There is unease in the Maharashtra Congress over the BJP’s win in the Ahmednagar mayoral election with NCP support, and there is a feeling that the “pattern” could be replicated at the state level. With state unit chief Ashok Chavan out of the country, the Congress has, however, not yet reacted officially to the development.
BJP’s Babasaheb Wakale was elected Ahmednagar mayor after polling 37 votes despite the party having just 14 seats in the 68-member civic body as 18 NCP corporators, four from the Bahujan Samaj Party and one Independent voted for him. The Shiv Sena is the largest party in the civic body with 24 seats.
The five Congress corporators in the civic body had abstained from voting.
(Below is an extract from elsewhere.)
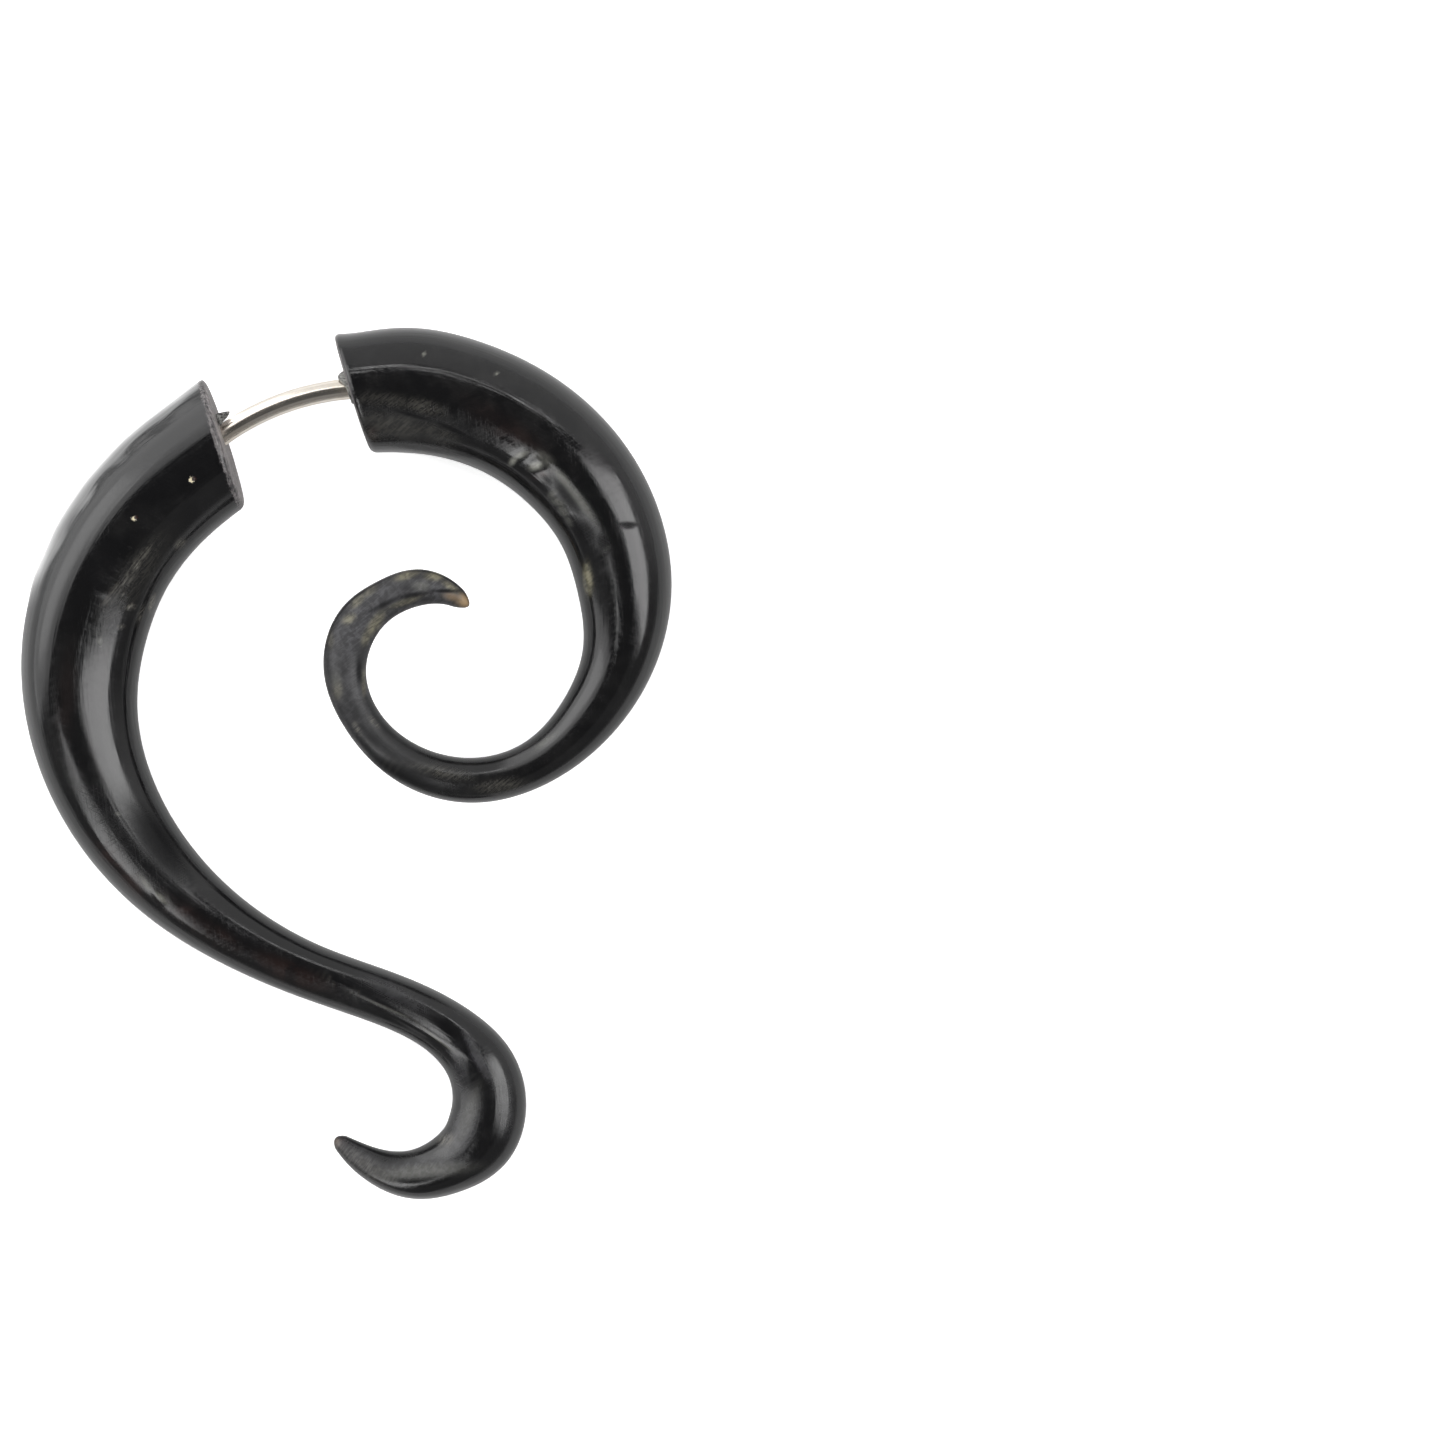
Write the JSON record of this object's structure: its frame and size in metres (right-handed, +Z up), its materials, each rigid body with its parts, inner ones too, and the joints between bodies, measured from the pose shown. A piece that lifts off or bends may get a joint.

A Congress office bearer, on condition of anonymity, said the NCP’s move in the Ahmednagar Municipal Corporation had the blessings of the party’s state leadership. “Unless the party (NCP) takes action against its local leaders, its credibility will be in doubt,” the Congress office bearer said.
Explaining the intricacies of Ahmednagar district politics, he said, “The Shiv Sena’s five time MLA from Ahmednagar city, Anil Rathod, was defeated in 2014 by Sangram Jagtap of the NCP. Sangram is son-in-law of Shivaji Kardile who is BJP MLA from neighbouring Rahuri Assembly seat.”
He added, “Allowing the Shiv Sena to have its own mayor would strengthen the party as well as Anil Rathod and this the NCP did not want. Rathod is the local rival of Jagtap, Shivaji Kardile and BJP’s Ahmednagar MP Dilip Gandhi,” the Congress office bearer said.
By supporting the BJP in the mayoral election, the NCP’s plan is to secure its assembly seat in Ahmednagar city, the Congress leader claimed.
He further pointed out that the NCP’s observer in Ahmednagar for the mayoral election, Ankush Kakade, had publicly stated that the party strategy for the mayor poll would be decided by the local district leadership.
“Even though the NCP has said it has sent show cause notices to the 18 corporators, the latter are saying no such notice has been received. The pattern could be replicated at the state level too,” the office bearer observed. The Congress has, so far, maintained that since the NCP has assured action (against its corporators), it had no option but to wait and watch.
“We will take a call on this issue after Ashok Chavan returns,” he added.
The Congress and the NCP are in an advanced stage as far as Lok Sabha and Assembly seat-sharing talks are concerned.
According to party functionaries, a decision on only eight out of 48 LS seats, including Pune and Ahmedanagar, is pending.
The NCP’s state unit chief Jayant Patil, meanwhile, has said that the decision of the local leaders to align with the BJP was unacceptable.
“We had fought the civic polls in alliance with the Congress. A show cause notice has been served to all the corporators. A decision on action against them will be taken after the response is received,” Patil said, adding that the “Ahmednagar pattern” to attain power will be crushed. Patil attributed this move to local politics and also claimed that the BJP’s attempts to create confusion about the NCP’s ideology would not succeed.
Meanwhile, in another development, senior Congress leader Radhakrishna Vikhe Patil, who hails from Ahmednagar, has invited President Ram Nath Kovind and Maharashtra Chief Minister Devendra Fadnavis to release a book on his father Balasaheb Vikhe Patil.
The book release function is scheduled for January 7. A Congress leader, on condition of anonymity, said party workers in Ahmednagar felt that inviting party chief Rahul Gandhi or the chief ministers of the states where the party won recent Assembly polls would have been better to build a momentum for the party in the run-up to general polls scheduled next year.
Vikhe Patil’s office, meanwhile, clarified that the book release function would have leaders from all parties in attendance.